***** SOURCE RECORDS *****

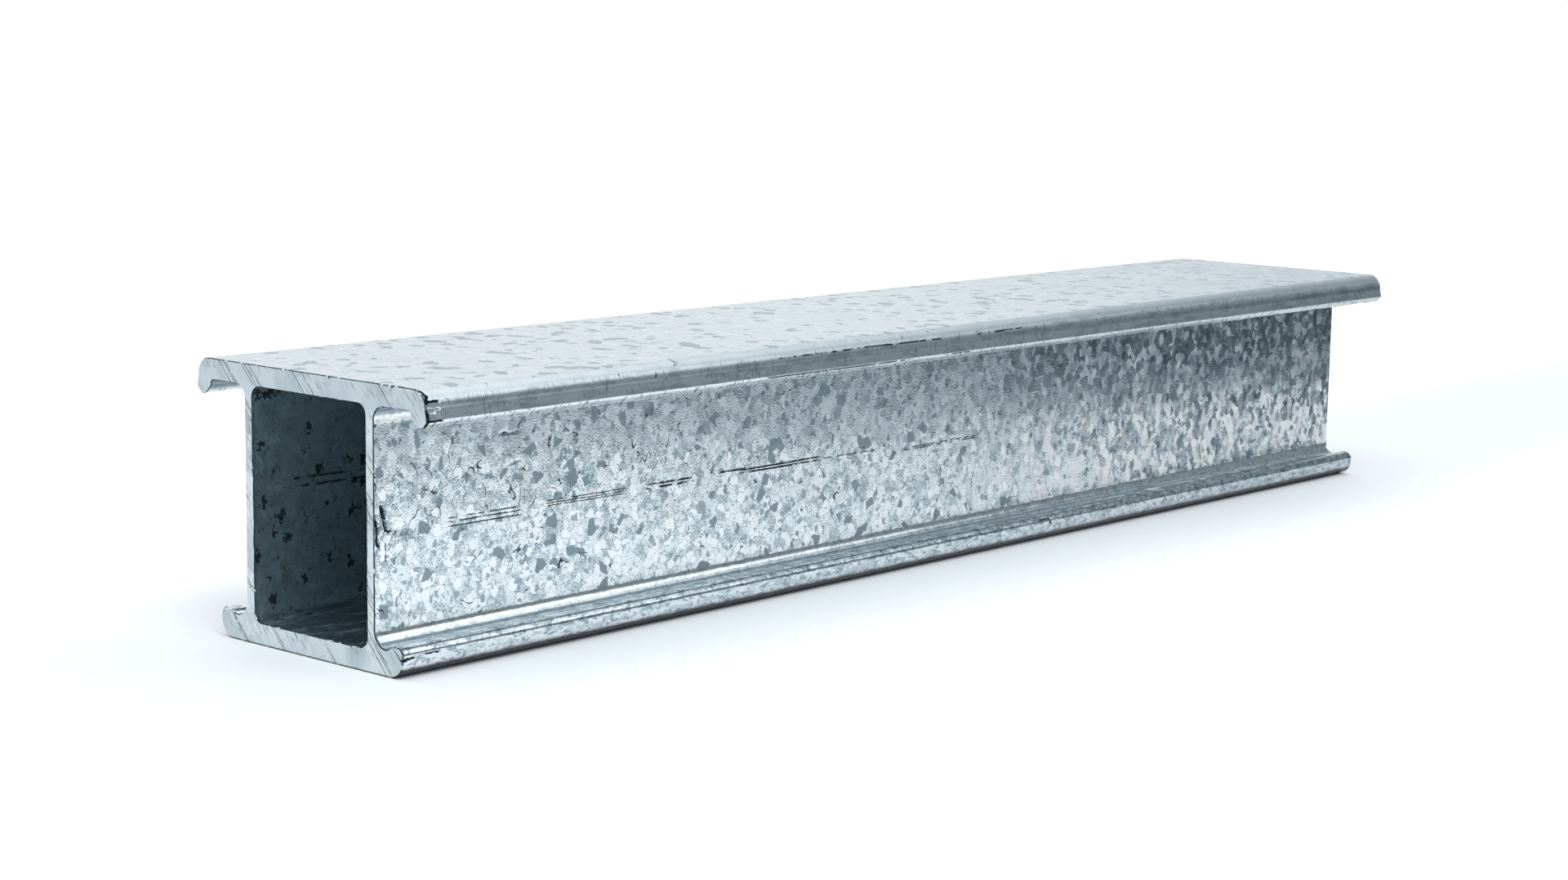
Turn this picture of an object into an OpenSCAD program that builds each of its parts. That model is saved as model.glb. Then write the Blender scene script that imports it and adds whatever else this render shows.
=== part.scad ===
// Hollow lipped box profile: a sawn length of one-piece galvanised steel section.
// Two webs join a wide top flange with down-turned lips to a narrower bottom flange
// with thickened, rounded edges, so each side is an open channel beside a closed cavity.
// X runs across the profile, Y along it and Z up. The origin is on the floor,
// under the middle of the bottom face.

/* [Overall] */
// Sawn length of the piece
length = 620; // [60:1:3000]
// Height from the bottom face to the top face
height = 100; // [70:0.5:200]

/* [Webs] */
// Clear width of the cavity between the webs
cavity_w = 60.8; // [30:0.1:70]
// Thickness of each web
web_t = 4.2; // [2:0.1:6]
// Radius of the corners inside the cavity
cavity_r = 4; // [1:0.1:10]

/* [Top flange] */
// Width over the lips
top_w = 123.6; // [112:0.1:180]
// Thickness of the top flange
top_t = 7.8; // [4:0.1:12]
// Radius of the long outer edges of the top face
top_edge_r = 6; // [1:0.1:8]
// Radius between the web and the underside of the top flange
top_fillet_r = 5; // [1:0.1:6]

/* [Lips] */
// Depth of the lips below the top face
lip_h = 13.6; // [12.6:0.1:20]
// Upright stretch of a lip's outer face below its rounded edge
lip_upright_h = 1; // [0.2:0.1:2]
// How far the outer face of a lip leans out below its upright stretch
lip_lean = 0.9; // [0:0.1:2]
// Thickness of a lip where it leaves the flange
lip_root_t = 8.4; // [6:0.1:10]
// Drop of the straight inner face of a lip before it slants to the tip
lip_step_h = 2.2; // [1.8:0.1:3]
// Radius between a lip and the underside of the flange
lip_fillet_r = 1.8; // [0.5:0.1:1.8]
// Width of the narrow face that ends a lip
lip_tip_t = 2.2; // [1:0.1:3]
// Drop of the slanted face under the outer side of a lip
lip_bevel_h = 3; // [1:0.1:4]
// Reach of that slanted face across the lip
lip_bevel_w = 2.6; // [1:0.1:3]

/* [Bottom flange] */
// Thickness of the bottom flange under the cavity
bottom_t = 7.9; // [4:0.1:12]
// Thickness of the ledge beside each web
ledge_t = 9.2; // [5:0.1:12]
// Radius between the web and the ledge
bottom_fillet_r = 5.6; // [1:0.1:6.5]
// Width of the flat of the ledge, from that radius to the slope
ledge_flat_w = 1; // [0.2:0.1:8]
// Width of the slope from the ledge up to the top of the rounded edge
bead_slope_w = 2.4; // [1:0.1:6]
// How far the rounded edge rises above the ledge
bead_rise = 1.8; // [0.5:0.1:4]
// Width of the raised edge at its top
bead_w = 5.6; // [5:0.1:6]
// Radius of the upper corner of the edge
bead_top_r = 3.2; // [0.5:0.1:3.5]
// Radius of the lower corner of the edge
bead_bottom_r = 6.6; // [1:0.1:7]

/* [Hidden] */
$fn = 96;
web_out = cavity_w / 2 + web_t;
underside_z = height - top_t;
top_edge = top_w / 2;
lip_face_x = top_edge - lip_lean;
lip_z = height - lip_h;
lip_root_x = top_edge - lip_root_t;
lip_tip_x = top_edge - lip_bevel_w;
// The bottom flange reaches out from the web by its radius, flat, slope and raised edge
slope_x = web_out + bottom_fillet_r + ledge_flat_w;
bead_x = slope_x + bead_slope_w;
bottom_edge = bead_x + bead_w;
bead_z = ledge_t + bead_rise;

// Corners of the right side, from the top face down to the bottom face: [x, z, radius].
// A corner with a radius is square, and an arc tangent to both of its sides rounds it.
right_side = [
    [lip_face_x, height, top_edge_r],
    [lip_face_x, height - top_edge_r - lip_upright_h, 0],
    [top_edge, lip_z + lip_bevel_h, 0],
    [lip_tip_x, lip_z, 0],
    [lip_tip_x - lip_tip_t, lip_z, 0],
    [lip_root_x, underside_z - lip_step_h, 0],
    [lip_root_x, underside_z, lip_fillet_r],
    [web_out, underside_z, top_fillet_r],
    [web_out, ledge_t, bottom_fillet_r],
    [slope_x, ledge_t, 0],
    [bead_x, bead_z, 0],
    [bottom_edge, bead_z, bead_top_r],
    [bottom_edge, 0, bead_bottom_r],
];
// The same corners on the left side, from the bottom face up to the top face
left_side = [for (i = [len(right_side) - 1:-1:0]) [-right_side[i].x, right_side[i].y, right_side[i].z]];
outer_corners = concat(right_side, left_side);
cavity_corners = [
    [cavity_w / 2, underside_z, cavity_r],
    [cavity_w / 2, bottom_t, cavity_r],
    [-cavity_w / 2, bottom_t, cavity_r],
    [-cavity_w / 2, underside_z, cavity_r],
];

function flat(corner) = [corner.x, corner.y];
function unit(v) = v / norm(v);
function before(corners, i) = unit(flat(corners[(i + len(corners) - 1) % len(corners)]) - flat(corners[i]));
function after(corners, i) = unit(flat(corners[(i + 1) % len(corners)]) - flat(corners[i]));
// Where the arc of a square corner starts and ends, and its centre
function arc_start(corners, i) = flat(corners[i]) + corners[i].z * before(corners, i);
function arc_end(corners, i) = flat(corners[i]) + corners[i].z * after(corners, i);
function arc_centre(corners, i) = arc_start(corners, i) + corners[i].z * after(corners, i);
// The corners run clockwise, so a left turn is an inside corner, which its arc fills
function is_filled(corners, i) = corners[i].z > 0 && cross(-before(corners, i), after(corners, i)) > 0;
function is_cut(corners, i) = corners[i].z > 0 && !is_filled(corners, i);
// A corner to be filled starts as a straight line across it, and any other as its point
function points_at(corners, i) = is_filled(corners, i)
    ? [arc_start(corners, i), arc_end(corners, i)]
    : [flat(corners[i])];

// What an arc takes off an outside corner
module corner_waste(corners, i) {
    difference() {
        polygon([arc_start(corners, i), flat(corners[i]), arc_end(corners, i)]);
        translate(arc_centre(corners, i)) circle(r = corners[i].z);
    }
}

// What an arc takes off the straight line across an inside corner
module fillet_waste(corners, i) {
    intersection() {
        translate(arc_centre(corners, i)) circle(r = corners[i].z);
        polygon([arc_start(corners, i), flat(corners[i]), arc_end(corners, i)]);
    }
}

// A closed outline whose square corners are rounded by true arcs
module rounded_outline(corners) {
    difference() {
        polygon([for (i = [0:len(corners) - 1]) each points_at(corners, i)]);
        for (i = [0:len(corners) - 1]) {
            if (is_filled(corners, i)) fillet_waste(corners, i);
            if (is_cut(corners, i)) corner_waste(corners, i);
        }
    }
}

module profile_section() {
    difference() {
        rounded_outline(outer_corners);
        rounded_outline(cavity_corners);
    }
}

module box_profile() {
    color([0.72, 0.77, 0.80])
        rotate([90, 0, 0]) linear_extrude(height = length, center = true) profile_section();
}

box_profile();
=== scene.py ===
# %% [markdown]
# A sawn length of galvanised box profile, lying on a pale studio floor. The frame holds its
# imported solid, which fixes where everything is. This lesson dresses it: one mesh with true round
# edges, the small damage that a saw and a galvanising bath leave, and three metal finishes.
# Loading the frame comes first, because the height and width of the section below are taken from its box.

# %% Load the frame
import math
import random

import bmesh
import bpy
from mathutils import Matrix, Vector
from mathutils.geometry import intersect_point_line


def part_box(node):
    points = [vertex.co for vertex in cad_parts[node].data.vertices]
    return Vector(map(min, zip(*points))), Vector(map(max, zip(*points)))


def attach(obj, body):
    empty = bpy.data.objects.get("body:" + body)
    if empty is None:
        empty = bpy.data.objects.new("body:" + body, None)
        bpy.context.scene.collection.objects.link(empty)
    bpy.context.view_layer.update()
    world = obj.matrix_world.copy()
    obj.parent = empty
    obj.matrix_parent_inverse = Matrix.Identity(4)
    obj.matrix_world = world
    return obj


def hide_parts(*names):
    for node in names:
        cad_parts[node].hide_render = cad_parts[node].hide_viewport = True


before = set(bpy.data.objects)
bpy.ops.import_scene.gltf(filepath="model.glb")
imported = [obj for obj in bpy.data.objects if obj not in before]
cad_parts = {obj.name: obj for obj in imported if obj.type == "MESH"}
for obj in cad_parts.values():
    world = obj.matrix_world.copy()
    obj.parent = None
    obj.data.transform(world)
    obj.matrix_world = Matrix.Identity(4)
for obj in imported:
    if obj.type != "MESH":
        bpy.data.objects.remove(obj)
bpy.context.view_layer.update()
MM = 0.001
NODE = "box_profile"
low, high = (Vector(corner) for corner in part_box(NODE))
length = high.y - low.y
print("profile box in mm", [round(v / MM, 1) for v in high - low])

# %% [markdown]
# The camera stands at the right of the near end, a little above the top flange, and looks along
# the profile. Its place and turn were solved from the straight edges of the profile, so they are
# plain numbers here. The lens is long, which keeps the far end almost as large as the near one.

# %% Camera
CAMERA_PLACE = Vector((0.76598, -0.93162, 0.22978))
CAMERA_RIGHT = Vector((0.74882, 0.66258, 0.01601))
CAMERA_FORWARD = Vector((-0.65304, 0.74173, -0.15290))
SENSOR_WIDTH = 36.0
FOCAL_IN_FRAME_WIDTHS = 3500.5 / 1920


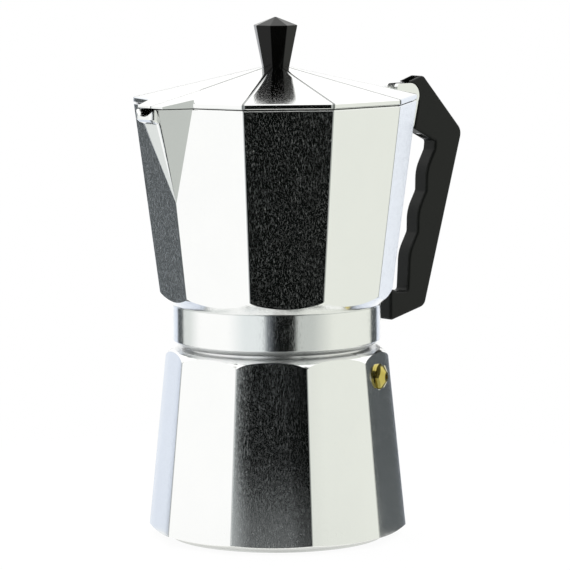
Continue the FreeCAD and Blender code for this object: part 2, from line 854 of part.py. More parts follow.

*****

## TASK:
Extract exactly and only these lines: the line containing "across an inside corner", the line containing "obj.matrix_parent_inverse = Matrix.Identity(4)", and every line between them.

## FULL OUTPUT:
// What an arc takes off the straight line across an inside corner
module fillet_waste(corners, i) {
    intersection() {
        translate(arc_centre(corners, i)) circle(r = corners[i].z);
        polygon([arc_start(corners, i), flat(corners[i]), arc_end(corners, i)]);
    }
}

// A closed outline whose square corners are rounded by true arcs
module rounded_outline(corners) {
    difference() {
        polygon([for (i = [0:len(corners) - 1]) each points_at(corners, i)]);
        for (i = [0:len(corners) - 1]) {
            if (is_filled(corners, i)) fillet_waste(corners, i);
            if (is_cut(corners, i)) corner_waste(corners, i);
        }
    }
}

module profile_section() {
    difference() {
        rounded_outline(outer_corners);
        rounded_outline(cavity_corners);
    }
}

module box_profile() {
    color([0.72, 0.77, 0.80])
        rotate([90, 0, 0]) linear_extrude(height = length, center = true) profile_section();
}

box_profile();
=== scene.py ===
# %% [markdown]
# A sawn length of galvanised box profile, lying on a pale studio floor. The frame holds its
# imported solid, which fixes where everything is. This lesson dresses it: one mesh with true round
# edges, the small damage that a saw and a galvanising bath leave, and three metal finishes.
# Loading the frame comes first, because the height and width of the section below are taken from its box.

# %% Load the frame
import math
import random

import bmesh
import bpy
from mathutils import Matrix, Vector
from mathutils.geometry import intersect_point_line


def part_box(node):
    points = [vertex.co for vertex in cad_parts[node].data.vertices]
    return Vector(map(min, zip(*points))), Vector(map(max, zip(*points)))


def attach(obj, body):
    empty = bpy.data.objects.get("body:" + body)
    if empty is None:
        empty = bpy.data.objects.new("body:" + body, None)
        bpy.context.scene.collection.objects.link(empty)
    bpy.context.view_layer.update()
    world = obj.matrix_world.copy()
    obj.parent = empty
    obj.matrix_parent_inverse = Matrix.Identity(4)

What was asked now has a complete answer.